When you file for bankruptcy, you are required to provide detailed and complete information about your debts, income, expenses, financial history and assets. If you purposefully conceal information about an asset — or aren't entirely honest about the asset or its value — criminal charges could follow.
The court requires you to be honest. It employs an asset discovery process, which refers to the legal, formal process used to gather information or documents about your assets. In addition to the information you provide, a bankruptcy court trustee will audit your debts for discrepancies. If, for example, you only own two chairs but have a fresh loan from a furniture store, this will prompt the trustee to wonder whether you are having someone store the furniture as a way to conceal it from the court.

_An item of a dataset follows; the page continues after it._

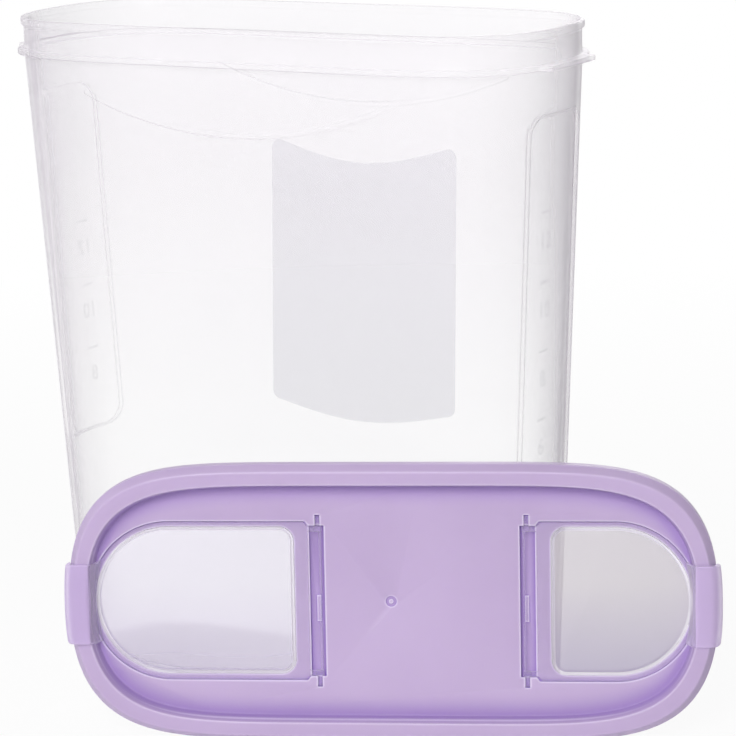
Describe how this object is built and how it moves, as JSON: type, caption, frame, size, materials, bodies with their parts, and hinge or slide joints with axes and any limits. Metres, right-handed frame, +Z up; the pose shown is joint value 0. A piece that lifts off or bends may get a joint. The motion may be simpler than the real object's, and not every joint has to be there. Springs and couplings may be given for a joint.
{
  "type": "cereal container",
  "caption": "Tall tapered translucent bin with a flanged rim, and a lilac ridged lid with two clear flip flaps, taken off and leaning on it.",
  "frame": {"origin": "centre of the bin's flat base, on the surface it stands on", "axes": "+X along the bin's long side towards the small flap's end, -Y out of the bin's front, where the lid leans, +Z up"},
  "size_m": [0.3157, 0.1689, 0.2771],
  "materials": {
    "clear_pp": "translucent natural polypropylene, satin",
    "lilac_pp": "satin moulded polypropylene",
    "flap_pp": "frosted translucent polypropylene",
    "label_film": "bare pale film"
  },
  "bodies": {
    "bin": {"bin": "clear_pp", "back_label": "label_film"},
    "lid": {"lid": "lilac_pp"},
    "pour_flap": {"pour_flap": "flap_pp"},
    "small_flap": {"small_flap": "flap_pp"}
  },
  "joints": [
    {"name": "lid_lift", "type": "slide", "parent": "bin", "child": "lid", "axis": [0.0728, -0.1576, 0.9848], "range_m": [0, 0.25]},
    {"name": "pour_flap_hinge", "type": "hinge", "parent": "lid", "child": "pour_flap", "pos_m": [0.04417, -0.06744, 0.05543], "axis": [-0.0344, 0.0744, 0.9966], "range_deg": [0, 110]},
    {"name": "small_flap_hinge", "type": "hinge", "parent": "lid", "child": "small_flap", "pos_m": [0.11861, -0.03305, 0.05543], "axis": [0.0344, -0.0744, -0.9966], "range_deg": [0, 110]}
  ]
}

The court trustee will also search public records, bank records, tax returns and online databases, as well as payroll slips, bank accounts and retirement accounts. The trustee may even ask former neighbors, co-workers, spouses and friends to weigh in on your assets.
It's best to share information about your assets voluntarily, because failing to do so could result in being denied a bankruptcy or, in severe cases, lead to criminal proceedings. People who attempt to hide property during bankruptcy can be levied a fine of up to $500,000 or face up to five years in prison.
Before you file for bankruptcy, you'll also want to avoid taking these actions with your assets:
- Giving away or selling assets in the 12 months before your bankruptcy filing. It looks suspicious, in the eyes of the court, if you suddenly gave your prized antique car to Aunt Lorraine for a weekend cruiser. The court would prefer you hang on to that beloved car so that it remains an asset that could be liquidated to help satisfy your debt.
- Playing favorites. Let's say you sell your antique car instead, and, as a last-ditch effort before filing bankruptcy, use the money to pay Sal's Garage. Even though you owe money to other creditors, it became really important for you to pay Sal's Garage in full. It may have seemed wise at the time, but the bankruptcy court will view it as a "preferential transfer," and could force Sal's Garage to turn over this amount to the court, which will then distribute it among all your creditors [source: Lane].
There are many things that can go wrong if you attempt to conceal assets during the asset discovery process. You might not be able to discharge your debts, which means you'd still need to pay them. Plus, you could go into an unfortunate bankruptcy limbo, where you remain in active proceedings until all your assets are discovered. Even when your bankruptcy is finally completed, the debts related to assets you attempted to hide could remain; you could still owe on them and be unable to discharge them in future bankruptcies [source: Dzikowski].